Object modeling scripts:
start

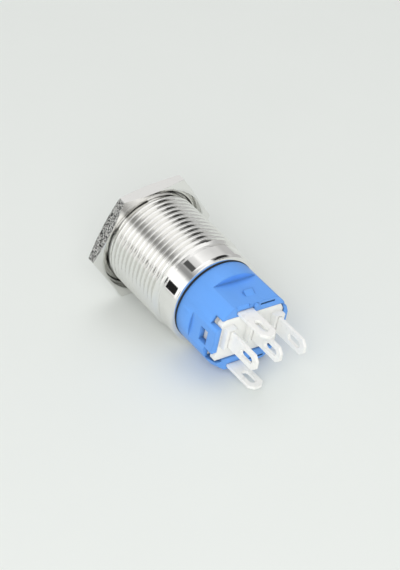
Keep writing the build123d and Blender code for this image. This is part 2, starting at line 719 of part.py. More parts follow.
def lamp_lug(side, start_y):
    origin = (LAMP_LUG_X, start_y, side * LAMP_LUG_Z)
    place = Plane(origin, x_dir=(0, 1, 0), z_dir=(0, 0, 1))
    return place.location * lug(start_y, LAMP_LUG_END_Y)


def contact_terminal(side):
    """A terminal at the end of the row, with a foot bent towards its contact."""
    x = side * ROW_PITCH
    blade = row_lug(x, INSERT_FRONT_Y)
    inner = side * (CONTACT_X - CONTACT_R - SLIP)
    outer = x + side * LUG_THICKNESS / 2
    foot = block(
        sorted((inner, outer)),
        (TAB_FRONT_Y, INSERT_FRONT_Y),
        (ROW_Z - LUG_WIDTH / 2, ROW_Z + LUG_WIDTH / 2),
    )
    return blade + foot


def common_terminal():
    """The middle terminal, whose front edge is the knife edge the blade rocks on."""
    edge_y = FULCRUM_Y + TOUCH
    half = LUG_THICKNESS / 2
    from_above = Polyline(
        (0, edge_y),
        (half, edge_y + LUG_THICKNESS),
        (half, INSERT_FRONT_Y),
        (-half, INSERT_FRONT_Y),
        (-half, edge_y + LUG_THICKNESS),
        close=True,
    )
    head = Pos(0, 0, ROW_Z - BLADE_WIDTH / 2) * extrude(make_face(from_above), BLADE_WIDTH)
    return row_lug(0, INSERT_FRONT_Y) + head


def lamp_terminal(side):
    """A lamp lug with the long tail and pin that reach the lamp board."""
    neck_y = NOTCH_FRONT_Y - 1 + SLIP
    thick = LUG_THICKNESS / 2
    middle = side * LAMP_LUG_Z
    tail = block(
        (LAMP_LUG_X - TAIL_WIDTH / 2, LAMP_LUG_X + TAIL_WIDTH / 2),
        (SPIGOT_FRONT_Y, neck_y),
        (middle - thick, middle + thick),
    )
    pin = lamp_pin_hole(side, (BOARD_FRONT_Y - PIN_PROUD, SPIGOT_FRONT_Y), 0)
    return lamp_lug(side, neck_y) + tail + pin


def rivet(x, seat_y, direction):
    """A domed contact that stands out of a seat along Y in this direction."""
    shoulder = CONTACT_HEIGHT - CONTACT_DOME
    head = Polyline(
        (0, 0),
        (CONTACT_R, 0),
        (CONTACT_R, shoulder),
        (CONTACT_R / 2, CONTACT_HEIGHT),
        (0, CONTACT_HEIGHT),
        close=True,
    )
    dome = revolve(make_face(head), Axis.Y)
    if direction < 0:
        dome = mirror(dome, Plane.XZ)
    return Pos(x, seat_y, ROW_Z) * dome


def fixed_contact(side):
    """The contact that is riveted to the foot of an end terminal."""
    height = TAB_FRONT_Y - CONTACT_Y
    head = rod(CONTACT_R, side * CONTACT_X, ROW_Z, (CONTACT_Y, TAB_FRONT_Y))
    return chamfer(head.edges().sort_by(Axis.Y)[0], height / 3)


# ---- latch and change-over blade

def latch_pin():
    """The bent wire that follows the heart cam: a pivot leg, an arm and a tip."""
    tip_z = BLOCK_Z - CAM_DEPTH + RUNNING
    pivot_z = INSERT_TOP_Z + PIN_PIVOT_LENGTH - SLIP
    bend = 2 * PIN_R
    path = FilletPolyline(
        (0, PIVOT_Y, pivot_z),
        (0, PIVOT_Y, PIN_Z),
        (0, CAM_START_Y, PIN_Z),
        (0, CAM_START_Y, tip_z),
        radius=bend,
    )
    section = Plane(origin=path @ 0, z_dir=path % 0) * RegularPolygon(PIN_R, 8)
    return sweep(section, path)


def latch_leaf():
    """The leaf spring that holds the latch pin down in its groove."""
    thick = LEAF_THICKNESS
    low = LEAF_Z
    high = CEILING_Z - thick
    press = (CAM_START_Y - LEAF_PRESS / 3, CAM_START_Y + 2 * LEAF_PRESS / 3)
    slope = press[0] - LEAF_SLOPE
    front = slope - LEAF_FOOT
    rear = press[1] + LEAF_PRESS
    side_view = Polyline(
        (front, high + thick),
        (front, high),
        (slope, high),
        (press[0], low),
        (press[1], low),
        (rear, high),
        (rear, high + thick),
        (press[1], low + thick),
        (press[0], low + thick),
        (slope, high + thick),
        close=True,
    )
    return extrude(Plane.YZ * make_face(side_view), LEAF_WIDTH / 2, both=True)


def blade_pose():
    """The blade's place at rest: rocked on the knife edge to the closed contact."""
    return Pos(0, FULCRUM_Y, 0) * Rot(0, 0, -BLADE_TILT) * Pos(0, -FULCRUM_Y, 0)


def contact_blade():
    strip = block(
        (-BLADE_LENGTH / 2, BLADE_LENGTH / 2),
        (BLADE_FRONT_Y, FULCRUM_Y),
        (ROW_Z - BLADE_WIDTH / 2, ROW_Z + BLADE_WIDTH / 2),
    )
    return blade_pose() * chamfer(strip.edges().filter_by(Axis.Y), EDGE)


def moving_contact(side):
    return blade_pose() * rivet(side * CONTACT_X, FULCRUM_Y, 1)


def blade_front_at(x):
    """Where the front of the tilted blade is, at this x."""
    tilt = radians(BLADE_TILT)
    return FULCRUM_Y - BLADE_THICKNESS / cos(tilt) - x * tan(tilt)


def contact_spring():
    rear = blade_front_at(CONTACT_SPRING_X) - CONTACT_SPRING[0] * tan(radians(BLADE_TILT))
    return coil(CONTACT_SPRING, CONTACT_POCKET_Y, rear, CONTACT_SPRING_X, CONTACT_SPRING_Z)


def bias_spring():
    rear = blade_front_at(BIAS_SPRING_X) - BIAS_SPRING[0] * tan(radians(BLADE_TILT))
    return coil(BIAS_SPRING, BIAS_POCKET_Y, rear, BIAS_SPRING_X, ROW_Z)


# ---- write every piece

def switch_pieces():
    """Every piece that turns with the switch, drawn with the housing's flats square."""
    pieces = {
        "barrel": barrel(),
        "button_cap": button_cap(),
        "cap_seal": cap_seal(),
        "button_stem": button_stem(),
        "return_spring": return_spring(),
        "light_guide": light_guide(),
        "led_board": led_board(),
        "led_resistor": led_resistor(),
        "rear_housing": rear_housing(),
        "terminal_insert": terminal_insert(),
        "barrel_gasket": barrel_gasket(),
        "terminal_open": contact_terminal(1),
        "terminal_closed": contact_terminal(-1),
        "terminal_common": common_terminal(),
        "terminal_lamp_upper": lamp_terminal(1),
        "terminal_lamp_lower": lamp_terminal(-1),
        "fixed_contact_open": fixed_contact(1),
        "fixed_contact_closed": fixed_contact(-1),
        "moving_contact_open": moving_contact(1),
        "moving_contact_closed": moving_contact(-1),
        "contact_blade": contact_blade(),
        "contact_spring": contact_spring(),
        "bias_spring": bias_spring(),
        "latch_pin": latch_pin(),
        "latch_leaf": latch_leaf(),
    }
    for index in range(LED_COUNT):
        pieces[f"led_{index + 1}"] = led(index)
    return pieces


def write_parts():
    os.makedirs("parts", exist_ok=True)
    turn = Rot(0, -BODY_TURN, 0)
    for node, piece in switch_pieces().items():
        export_step(turn * piece, f"parts/{node}.step")
    export_step(mounting_nut(), "parts/mounting_nut.step")
    swing = degrees(asin(CAM_REACH / PIN_LENGTH))
    print(f"latch pin swings {swing:.3f} degrees, pivot at y {PIVOT_Y:.3f}")
    print(f"blade rocks {2 * BLADE_TILT:.1f} degrees about y {FULCRUM_Y:.3f}")


write_parts()
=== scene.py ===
import json
import math

import bpy
from bpy.props import FloatProperty, FloatVectorProperty, IntProperty, PointerProperty
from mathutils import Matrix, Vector


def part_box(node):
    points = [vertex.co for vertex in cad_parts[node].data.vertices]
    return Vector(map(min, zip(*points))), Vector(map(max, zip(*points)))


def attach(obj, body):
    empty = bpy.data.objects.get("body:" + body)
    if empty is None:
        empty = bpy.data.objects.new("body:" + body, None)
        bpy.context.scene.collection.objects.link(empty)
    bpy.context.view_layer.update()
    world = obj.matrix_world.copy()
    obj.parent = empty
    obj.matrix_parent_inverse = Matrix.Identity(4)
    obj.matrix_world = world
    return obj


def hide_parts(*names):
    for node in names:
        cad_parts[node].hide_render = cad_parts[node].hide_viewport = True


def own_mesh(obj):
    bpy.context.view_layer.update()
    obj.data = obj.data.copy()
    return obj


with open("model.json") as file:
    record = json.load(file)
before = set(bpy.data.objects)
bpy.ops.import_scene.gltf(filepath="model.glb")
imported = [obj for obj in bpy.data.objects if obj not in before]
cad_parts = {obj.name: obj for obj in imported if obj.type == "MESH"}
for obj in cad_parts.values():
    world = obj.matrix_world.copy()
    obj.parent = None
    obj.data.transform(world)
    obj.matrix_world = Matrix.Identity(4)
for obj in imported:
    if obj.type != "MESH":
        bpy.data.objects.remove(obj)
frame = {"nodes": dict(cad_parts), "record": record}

bl_info = {
    "name": "Latching push button switch",
    "version": (1, 0, 0),
    "blender": (4, 5, 0),
    "location": "3D View > Sidebar > Switch",
    "description": "Builds the finish of a panel push button with a threaded nickel barrel",
    "category": "Object",
}

MM = 0.001
MOUNTS = {mount["name"]: mount for mount in frame["record"]["mounts"]}
THREAD = MOUNTS["panel_thread"]["dims"]
BARREL_LOW, BARREL_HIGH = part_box("barrel")
NUT_LOW, NUT_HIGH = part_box("mounting_nut")


# ---- sizes and colours that a user may change

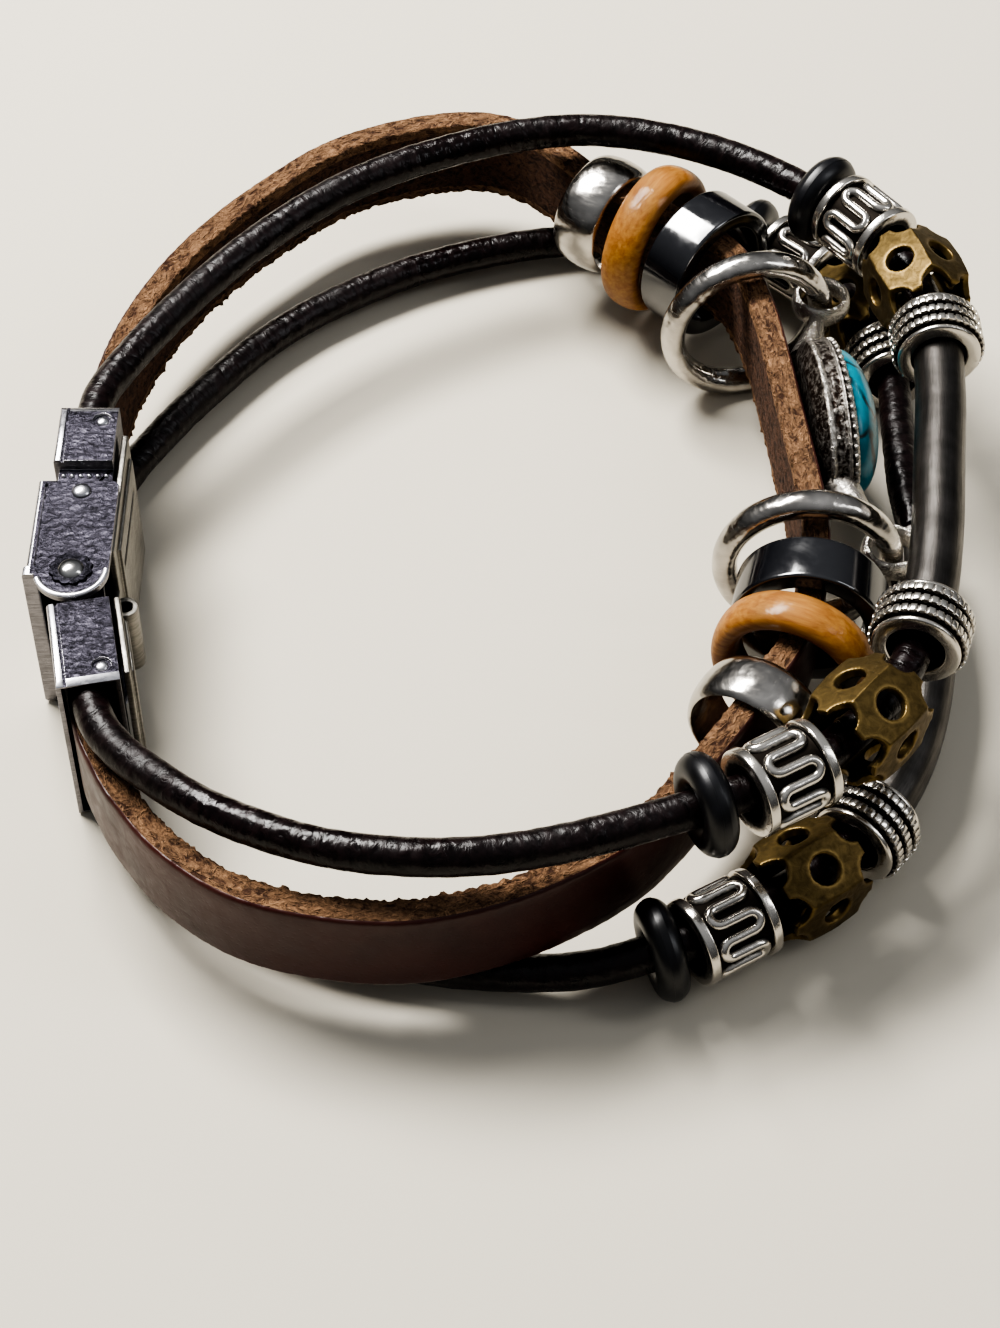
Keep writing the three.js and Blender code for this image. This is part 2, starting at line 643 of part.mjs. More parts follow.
function addCords() {
  add('cord_top', roundCord(ROUTE.top), FINISH.cord);
  add('cord_bottom', roundCord(ROUTE.bottom), FINISH.cord);
  add('leather_strap', flatStrap(ROUTE.strap), FINISH.strap);
}

function addCordPieces() {
  const shapes = {
    o_ring: [oRing(), FINISH.rubber],
    engraved_bead: [engravedBead(), FINISH.silver],
    pierced_bead: [piercedBead(), FINISH.bronze],
    ribbed_bead: [ribbedBead(), FINISH.silver],
  };
  for (const level of ['top', 'bottom']) {
    for (const row of CORD_PIECES) {
      const [geometry, material] = shapes[row.piece];
      seat(add(`${row.piece}_${level}_${row.side}`, geometry, material), ROUTE[level], row[level]);
    }
    add(`curved_tube_${level}`, curvedTube(ROUTE[level], TUBE_SPAN[level]), FINISH.gunmetal);
  }
}

function addStrapPieces() {
  const shapes = {
    rondelle: [rondelle(), FINISH.polished],
    wood_ring: [ovalRing(WOOD_RING), FINISH.wood],
    black_ring: [blackRing(), FINISH.hematite],
    big_ring: [ovalRing(BIG_RING), FINISH.polished],
  };
  for (const { piece, side, at } of STRAP_PIECES) {
    const [geometry, material] = shapes[piece];
    const mesh = add(`${piece}_${side}`, geometry, material);
    if (piece === 'big_ring') seat(mesh, ROUTE.strap, at, BIG_RING.outward, BIG_RING.outer);
    else seat(mesh, ROUTE.strap, at);
  }
}

// The setting hangs between the big rings, so its eyes go where their outer sides are.
function addStone() {
  const turquoise = add('turquoise', stone(), FINISH.turquoise);
  seat(turquoise, ROUTE.strap, STONE_STATION, 0, SETTING.z).updateMatrix();
  const toStone = turquoise.matrix.clone().invert();
  const ringSides = ['back', 'front'].map((side) => {
    const ring = bracelet.getObjectByName(`big_ring_${side}`);
    const outerSide = new THREE.Vector3((BIG_RING.inner + BIG_RING.outer) / 2, 0, 0);
    return outerSide.applyQuaternion(ring.quaternion).add(ring.position).applyMatrix4(toStone);
  });
  const holder = add('stone_setting', setting(ringSides), FINISH.silver);
  seat(holder, ROUTE.strap, STONE_STATION, 0, SETTING.z);
}

function addClasp() {
  add('clasp_back_box', backBox(), FINISH.steel);
  add('clasp_blade_back', bladeBack(), FINISH.steel);
  add('clasp_hinge_pin', hingePin(), FINISH.polished);
  const hinge = new THREE.Group();
  hinge.position.set(PIN.x, PIN.y, 0);
  add('clasp_lid', lid(), FINISH.steel, hinge);
  const frontEnd = new THREE.Group();
  frontEnd.rotation.z = THREE.MathUtils.degToRad(FRONT_BOX.turn);
  add('clasp_front_box', frontBox(), FINISH.steel, frontEnd);
  add('clasp_blade_front', bladeFront(), FINISH.steel, frontEnd);
  hinge.add(frontEnd);
  bracelet.add(hinge);
}

addCords();
addCordPieces();
addStrapPieces();
addStone();
addClasp();
bracelet.position.set(-FRAME_CENTRE.x, -FRAME_CENTRE.y, 0);

export default bracelet;
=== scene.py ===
"""A leather bracelet lying on its edge: two round cords and a flat strap, strung with metal,
wood and rubber beads and a turquoise between two big rings, in a steel clasp with a lid."""

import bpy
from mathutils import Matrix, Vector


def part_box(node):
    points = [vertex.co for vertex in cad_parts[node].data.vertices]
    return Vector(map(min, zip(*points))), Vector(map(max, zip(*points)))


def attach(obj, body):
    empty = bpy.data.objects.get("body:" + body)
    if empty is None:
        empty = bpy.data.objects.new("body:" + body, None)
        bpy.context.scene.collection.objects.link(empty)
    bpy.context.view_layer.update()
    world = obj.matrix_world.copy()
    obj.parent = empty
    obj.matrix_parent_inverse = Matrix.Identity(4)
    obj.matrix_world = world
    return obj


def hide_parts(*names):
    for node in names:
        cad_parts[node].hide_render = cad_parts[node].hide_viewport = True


bl_info = {
    "name": "Leather Bracelet",
    "version": (1, 0, 0),
    "blender": (4, 5, 0),
    "location": "3D View > Sidebar > Bracelet",
    "description": "Makes a beaded leather bracelet around the frame of its solids",
    "category": "Add Mesh",
}

from bisect import bisect_right
from itertools import accumulate, pairwise
from math import atan2, cos, hypot, pi, radians, sin, sqrt, tau

import bpy
from bpy.props import FloatProperty, FloatVectorProperty, IntProperty, PointerProperty
from mathutils import Matrix, Vector, noise

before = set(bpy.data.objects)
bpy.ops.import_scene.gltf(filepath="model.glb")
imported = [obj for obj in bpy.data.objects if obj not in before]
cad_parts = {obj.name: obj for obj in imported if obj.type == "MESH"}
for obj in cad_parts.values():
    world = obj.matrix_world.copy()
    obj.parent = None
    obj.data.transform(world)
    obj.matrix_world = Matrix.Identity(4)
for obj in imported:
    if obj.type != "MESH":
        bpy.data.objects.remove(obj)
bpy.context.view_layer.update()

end

> PROBLEM DETAILS
Repeat verbatim the opening run of entries, ending with the line that contains "return blade + foot".

> COMPLETE OUTPUT
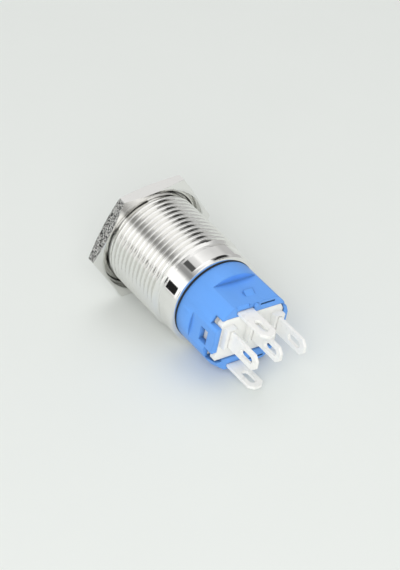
Keep writing the build123d and Blender code for this image. This is part 2, starting at line 719 of part.py. More parts follow.
def lamp_lug(side, start_y):
    origin = (LAMP_LUG_X, start_y, side * LAMP_LUG_Z)
    place = Plane(origin, x_dir=(0, 1, 0), z_dir=(0, 0, 1))
    return place.location * lug(start_y, LAMP_LUG_END_Y)


def contact_terminal(side):
    """A terminal at the end of the row, with a foot bent towards its contact."""
    x = side * ROW_PITCH
    blade = row_lug(x, INSERT_FRONT_Y)
    inner = side * (CONTACT_X - CONTACT_R - SLIP)
    outer = x + side * LUG_THICKNESS / 2
    foot = block(
        sorted((inner, outer)),
        (TAB_FRONT_Y, INSERT_FRONT_Y),
        (ROW_Z - LUG_WIDTH / 2, ROW_Z + LUG_WIDTH / 2),
    )
    return blade + foot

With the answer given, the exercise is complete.